Supplied information:
------------------------

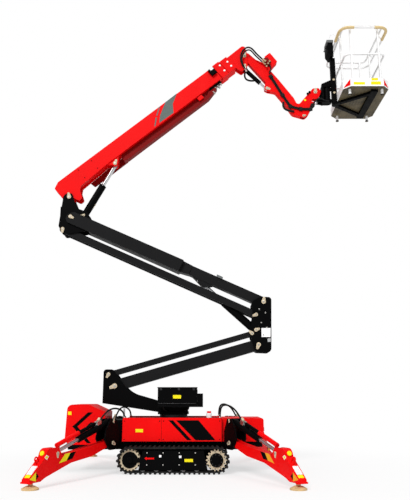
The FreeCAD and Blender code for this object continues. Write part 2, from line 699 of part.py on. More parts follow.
# Jib and basket
def jib():
    outline = [(1190, 7290, 40), (1300, 7300, 40), (1440, 7165, 60), (1580, 7100, 60), (1850, 6760, 300),
               (2120, 6385), (2185, 6235, 45), (2470, 6580, 40), (2575, 6590, 30), (2618, 6530, 30),
               (2590, 6440, 100), (2455, 6230),
               (2365, 6065, 50), (2305, 6000, 60), (2078, 6070, 90), (1968, 6255, 200), (1782, 6505, 60),
               (1640, 6535, 40), (1585, 6570, 30), (1612, 6710, 40), (1290, 7110), (1190, 7195, 40)]
    body = slab(outline, JIB_Y)
    block = slab([(1600, 7100), (1608, 7226, 15), (1703, 7303, 15), (1835, 7123, 15), (1765, 7040), (1660, 6900)],
                 JIB_Y + 10.0)
    eye_slot = slab([(1460, 6640), (1640, 6460), (1720, 6560), (1720, 6640), (1600, 6740)], JIB_EYE_Y + 4.0)
    low_slot = slab([(2200, 5900), (2380, 5900), (2430, 6080), (2720, 6400), (2500, 6450), (2225, 6080)],
                    LEVEL_EYE_Y + GAP)
    clevis = boss(LEVEL_PIVOT, 120.0, LEVEL_EYE_Y + GAP)
    swing = sector(LEVEL_PIVOT, 140.0, 203.0, -112.0, -50.0, JIB_Y + 1.0)
    body = cut(body, boss(JIB_PIVOT, 25.0 + RUN, 100.0), eye_slot, low_slot, clevis, swing)
    pins = [boss(LEVEL_PIVOT, 22.0, JIB_Y), boss(LEVEL_BASE, 16.0, JIB_Y)]
    return fuse(body, block, *pins)


def jib_hoses():
    """Two sleeved hoses side by side on the jib's near face, held by a clip at each turn."""
    y = -(JIB_Y + SEAT + HOSE_R)
    route = [(1709, 6813), (1912, 6441), (2050, 6213), (2234, 6164), (2410, 6160), (2448, 6236)]
    pieces = []
    for p, q in zip(route, route[1:]):
        length = distance(p, q)
        for side in (-HOSE_R - 1.0, HOSE_R + 1.0):
            a, b = along(p, q, 0.0, side), along(p, q, length, side)
            pieces.append(rod((a[0], y, a[1]), (b[0], y, b[1]), HOSE_R))
    for i, p in enumerate(route):
        before, following = route[max(i - 1, 0)], route[min(i + 1, len(route) - 1)]
        turn = (p[0] + following[0] - before[0], p[1] + following[1] - before[1])
        corners = [along(p, turn, t, side) for t, side in ((-CLIP[0], -CLIP[1]), (CLIP[0], -CLIP[1]),
                                                           (CLIP[0], CLIP[1]), (-CLIP[0], CLIP[1]))]
        pieces.append(plate(corners, -(JIB_Y + SEAT + 2 * HOSE_R + 4), -(JIB_Y + SEAT)))
    return fuse(*pieces)


def basket_bracket():
    """The levelled bracket that carries the rotator between two plates."""
    low, high = ROTATOR_Z
    x = LEVEL_PIVOT[0]
    tongue = fuse(slab([(x, 6475), (x, 6549), (2640, 6549), (2640, 6440), (x + 46, 6450)], LEVEL_EYE_Y),
                  boss(LEVEL_PIVOT, 38.0, LEVEL_EYE_Y))
    body = mid_box(2632.0, 2660.0, 78.0, low, high)
    ear = fuse(plate([(2540, 6322), (2540, 6370), (2645, 6430), (2645, low)], JIB_Y + GAP, JIB_Y + GAP + 16.0),
               disc(LEVEL_EYE, 30.0, JIB_Y + GAP, JIB_Y + GAP + 16.0))
    pin = disc(LEVEL_EYE, 12.0, LEVEL_EYE_Y + 6.0, JIB_Y + GAP + 16.0)
    plates = []
    for z in (low, high - CLEVIS_T):
        plates.append(mid_box(2650.0, ROTATOR_X, CLEVIS_Y, z, z + CLEVIS_T))
        plates.append(Part.makeCylinder(CLEVIS_Y, CLEVIS_T, V(ROTATOR_X, 0, z)))
    shaft = Part.makeCylinder(SHAFT_R, high - low - 20.0, V(ROTATOR_X, 0, low + 10.0))
    out = fuse(tongue, body, ear, mirror_y(ear), pin, mirror_y(pin), shaft, *plates)
    return cut(out, boss(LEVEL_PIVOT, 22.0 + RUN, 80.0))


def basket_support():
    """The turning drum, its post against the basket and the V frame under the floor."""
    low, high = ROTATOR_Z[0] + CLEVIS_T + GAP, ROTATOR_Z[1] - CLEVIS_T - GAP
    post_x = (BASKET_X[0] - 85.0, BASKET_X[0] - SEAT)
    top = FRAME_TOP_Z - SEAT
    bottom = top - FRAME_H
    drum = Part.makeCylinder(DRUM_R, high - low, V(ROTATOR_X, 0, low))
    arms = []
    for z in (low, high - 30.0):
        arms.append(mid_box(ROTATOR_X, post_x[0] + 10, POST_Y, z, z + 30.0))
    post = mid_box(post_x[0], post_x[1], POST_Y, bottom, PANEL_LOW - SEAT)
    gusset = slab([(ROTATOR_X - 95, ROTATOR_Z[1] + GAP), (post_x[0] + 5, ROTATOR_Z[1] + GAP),
                   (post_x[0] + 5, ROTATOR_Z[1] + 130), (ROTATOR_X - 95, ROTATOR_Z[1] + 45)], POST_Y - 15)
    spread = math.hypot(V_END[0] - post_x[0], V_END[1])
    turn = math.degrees(math.atan2(V_END[1], V_END[0] - post_x[0]))
    frame = []
    for side in (-1, 1):
        arm = box(0.0, spread, -V_ARM_Y, V_ARM_Y, bottom, top)
        for i in range(HOLE_N):
            x = 130.0 + i * (spread - 200.0) / (HOLE_N - 1)
            arm = cut(arm, Part.makeCylinder(HOLE_R, FRAME_H + 2, V(x, 0, bottom - 1)))
        arm.rotate(V(0, 0, 0), V(0, 0, 1), side * turn)
        arm.translate(V(post_x[0] + 30.0, 0, 0))
        frame.append(arm)
    frame.append(box(V_END[0] - 55, V_END[0] + 65, -V_END[1] - 55, V_END[1] + 55, bottom, top))
    out = fuse(drum, *arms, post, gusset, *frame)
    return cut(out, Part.makeCylinder(SHAFT_R + RUN, high - low + 2, V(ROTATOR_X, 0, low - 1)))


def basket_plan(inset_x, inset_y, cut_corner):
    """The basket's outline seen from above, with its corners cut off."""
    x0, x1 = BASKET_X[0] + inset_x, BASKET_X[1] - inset_x
    y1 = BASKET_Y - inset_y
    c = cut_corner
    return [(x0 + c, -y1), (x1 - c, -y1), (x1, -y1 + c), (x1, y1 - c), (x1 - c, y1), (x0 + c, y1), (x0, y1 - c),
            (x0, -y1 + c)]


def plan_slab(points, z0, z1):
    wire = Part.makePolygon([V(x, y, z0) for x, y in points + points[:1]])
    return Part.Face(wire).extrude(V(0, 0, z1 - z0))


def basket_floor():
    """A floor pan with toe boards all round and a foot near each corner."""
    t = TOE_T * (2 - math.sqrt(2))
    pan = plan_slab(basket_plan(0.0, 0.0, CORNER), FLOOR_Z - FLOOR_T, FLOOR_Z + TOE_H)
    inner = plan_slab(basket_plan(TOE_T, TOE_T, CORNER - t), FLOOR_Z, FLOOR_Z + TOE_H + 10)
    feet = []
    for x in (BASKET_X[0] + CORNER, BASKET_X[1] - CORNER):
        for y in (-BASKET_Y + CORNER, BASKET_Y - CORNER):
            place = V(x, y, FLOOR_Z - FLOOR_T - BASKET_FOOT[1])
            feet.append(Part.makeCylinder(BASKET_FOOT[0], BASKET_FOOT[1] + 1, place))
    return fuse(cut(pan, inner), *feet)


def rail_loop(out, z):
    """A tube all round the basket, set outward from the posts, each corner turned in short mitred lengths."""
    x0, x1 = BASKET_X[0] + RAIL_INSET[0] - out, BASKET_X[1] - RAIL_INSET[0] + out
    y1 = BASKET_Y - RAIL_INSET[1] + out
    r = RAIL_BEND + out
    path = [V((x0 + x1) / 2, -y1, z)]
    for centre_x, centre_y, start in ((x1 - r, -y1 + r, -90), (x1 - r, y1 - r, 0), (x0 + r, y1 - r, 90),
                                      (x0 + r, -y1 + r, 180)):
        for step in range(BEND_STEPS + 1):
            a = math.radians(start + 90 * step / BEND_STEPS)
            path.append(V(centre_x + r * math.cos(a), centre_y + r * math.sin(a), z))
    profile = Part.Wire(Part.makeCircle(RAIL_R, path[0], V(1, 0, 0)))
    loop = Part.BRepOffsetAPI.MakePipeShell(Part.makePolygon(path + path[:1]))
    loop.setTransitionMode(1)
    loop.add(profile)
    loop.build()
    loop.makeSolid()
    return loop.shape()


def basket_rails():
    """Top loop, a lower loop outside it, and a mid loop on square posts."""
    top = TOP_RAIL - RAIL_R
    parts = [rail_loop(0.0, top), rail_loop(LOOP_OUT, top - LOOP_DROP), rail_loop(0.0, MID_RAIL)]
    x0, x1 = BASKET_X[0] + RAIL_INSET[0], BASKET_X[1] - RAIL_INSET[0]
    y1 = BASKET_Y - RAIL_INSET[1]
    places = []
    for x in (x0 + POST_INSET, x1 - POST_INSET):
        places += [(x, -y1, 0, -1), (x, y1, 0, 1)]
    for x, out in ((x0, -1), (x1, 1)):
        for y in (-y1 * 0.5, y1 * 0.5):
            places.append((x, y, out, 0))
    for x, y, ox, oy in places:
        parts.append(box(x - POST_R, x + POST_R, y - POST_R, y + POST_R, FLOOR_Z + SEAT, top))
        strut = box(0.0, math.hypot(LOOP_OUT, LOOP_DROP), -STRUT_R, STRUT_R, -STRUT_R, STRUT_R)
        strut.rotate(V(0, 0, 0), V(0, 1, 0), math.degrees(math.atan2(LOOP_DROP, LOOP_OUT)))
        strut.rotate(V(0, 0, 0), V(0, 0, 1), math.degrees(math.atan2(oy, ox)))
        strut.translate(V(x, y, top))
        parts.append(strut)
    return parts[0].multiFuse(parts[1:])


def panel_box():
    """The upper control box, outside the rails, seated on the post."""
    x1 = BASKET_X[0] + RAIL_INSET[0] - LOOP_OUT - RAIL_R - SEAT
    return slab([(x1 - 110, PANEL_LOW + 80, 15), (x1 - 110, PANEL_LOW + 215, 20), (x1 - 68, PANEL_TOP, 10),
                 (x1, PANEL_TOP), (x1, PANEL_LOW), (x1 - 60, PANEL_LOW)], PANEL_Y)


save("chassis_frame", chassis_frame())
save("side_panels", side_panels())
save("engine_hood", engine_hood())
save("tank_hood", tank_hood())
save("slew_ring", slew_ring())
save("leg_brackets", solids(*four(leg_bracket())))
belt = track_belt()
save("track_belt_near", mirror_y(belt))
save("track_belt_far", belt)
save("track_frames", pair(track_frame()))
wheels = [sprocket(), idler()]
save("track_wheels", solids(*wheels, *[mirror_y(w) for w in wheels]))
rolls = rollers()
save("track_rollers", solids(*rolls, *[mirror_y(w) for w in rolls]))

save("turret_frame", turret_frame())
save("control_box", control_box())
save("valve_box", valve_box())
save("lower_arm", lower_arm())
save("lower_tie", lower_tie())
save("elbow_bracket", elbow_bracket())
save("sync_link", sync_link())
save("upper_arm", upper_arm())
save("upper_tie", upper_tie())
save("top_bracket", top_bracket())
save("boom_outer", boom_outer())
save("boom_tray", boom_tray())
save("boom_mid", boom_mid())
save("boom_inner", boom_inner())
save("jib", jib())
save("jib_hoses", jib_hoses())
save("basket_bracket", basket_bracket())
save("basket_support", basket_support())
save("basket_floor", basket_floor())
save("basket_rails", basket_rails())
save("basket_panel", panel_box())

# Cylinders: base eye, barrel, rod and rod eye radii, barrel length, stroke kept for closing, base pin radius
CYLINDERS = (
    ("arm_cyl", ARM_CYL_BASE, ARM_CYL_EYE, (44.0, 66.0, 32.0, 50.0, 700.0, 130.0, 25.0), EYE_Y),
    ("boom_cyl", BOOM_CYL_BASE, BOOM_CYL_EYE, (48.0, 62.0, 32.0, 34.0, 690.0, 290.0, 28.0), EYE_Y),
    ("jib_cyl", JIB_CYL_BASE, JIB_CYL_EYE, (36.0, 38.0, 20.0, 32.0, 400.0, 100.0, 20.0), JIB_EYE_Y),
    ("level_cyl", LEVEL_BASE, LEVEL_EYE, (28.0, 26.0, 14.0, 22.0, 300.0, 70.0, 16.0), LEVEL_EYE_Y),
)
for name, base, eye, size, half in CYLINDERS:
    barrel, ram = cylinder_pair(base, eye, size, half)
    save(name + "_barrel", barrel)
    save(name + "_rod", ram)

LEG_CYLINDER = (44.0, 48.0, 25.0, 36.0, 760.0, 250.0, LEG_CYL_PIN_R)
barrel, ram = cylinder_pair(LEG_CYL_TOP, LEG_CYL_EYE, LEG_CYLINDER, LEG_EYE_Y)
pieces = {"leg": leg(), "foot": foot(), "leg_barrel": barrel, "leg_rod": ram}
for piece, shape in pieces.items():
    placed = four(place_leg(shape))
    for corner, one in zip(("right_far", "right_near", "left_far", "left_near"), placed):
        save(piece + "_" + corner, one)
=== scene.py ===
import math

import bmesh
import bpy
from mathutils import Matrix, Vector


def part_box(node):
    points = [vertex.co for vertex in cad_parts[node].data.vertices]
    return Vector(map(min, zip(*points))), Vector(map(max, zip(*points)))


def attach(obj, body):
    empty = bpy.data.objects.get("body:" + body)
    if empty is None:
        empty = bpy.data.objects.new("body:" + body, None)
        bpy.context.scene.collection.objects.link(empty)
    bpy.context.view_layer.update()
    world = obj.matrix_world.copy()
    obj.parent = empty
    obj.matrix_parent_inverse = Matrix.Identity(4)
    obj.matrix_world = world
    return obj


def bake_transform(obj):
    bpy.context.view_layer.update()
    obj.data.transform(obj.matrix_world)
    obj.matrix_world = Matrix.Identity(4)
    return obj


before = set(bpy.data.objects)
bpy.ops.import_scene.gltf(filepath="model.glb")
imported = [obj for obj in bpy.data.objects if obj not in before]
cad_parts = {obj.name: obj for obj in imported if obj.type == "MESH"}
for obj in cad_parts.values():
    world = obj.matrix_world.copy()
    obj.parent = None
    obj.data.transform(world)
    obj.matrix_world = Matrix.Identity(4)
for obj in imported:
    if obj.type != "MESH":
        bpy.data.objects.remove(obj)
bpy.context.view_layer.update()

# The photograph's camera: on the near side, a little above the tracks, looking up at the booms
CAMERA_PLACE = (0.504, -10.0, 1.144)
CAMERA_PITCH = math.radians(13.58)
SENSOR = 36.0
FOCAL_SHARE = 1.2          # focal length over the picture's long side
PICTURE = (410, 500)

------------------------

Written request:
Give back exactly the lines running from the line that contains "760.0, 250.0, LEG_CYL_PIN_R)" through the line that contains "points = [vertex.co", and nothing outside them.

Finished exercise:
LEG_CYLINDER = (44.0, 48.0, 25.0, 36.0, 760.0, 250.0, LEG_CYL_PIN_R)
barrel, ram = cylinder_pair(LEG_CYL_TOP, LEG_CYL_EYE, LEG_CYLINDER, LEG_EYE_Y)
pieces = {"leg": leg(), "foot": foot(), "leg_barrel": barrel, "leg_rod": ram}
for piece, shape in pieces.items():
    placed = four(place_leg(shape))
    for corner, one in zip(("right_far", "right_near", "left_far", "left_near"), placed):
        save(piece + "_" + corner, one)
=== scene.py ===
import math

import bmesh
import bpy
from mathutils import Matrix, Vector


def part_box(node):
    points = [vertex.co for vertex in cad_parts[node].data.vertices]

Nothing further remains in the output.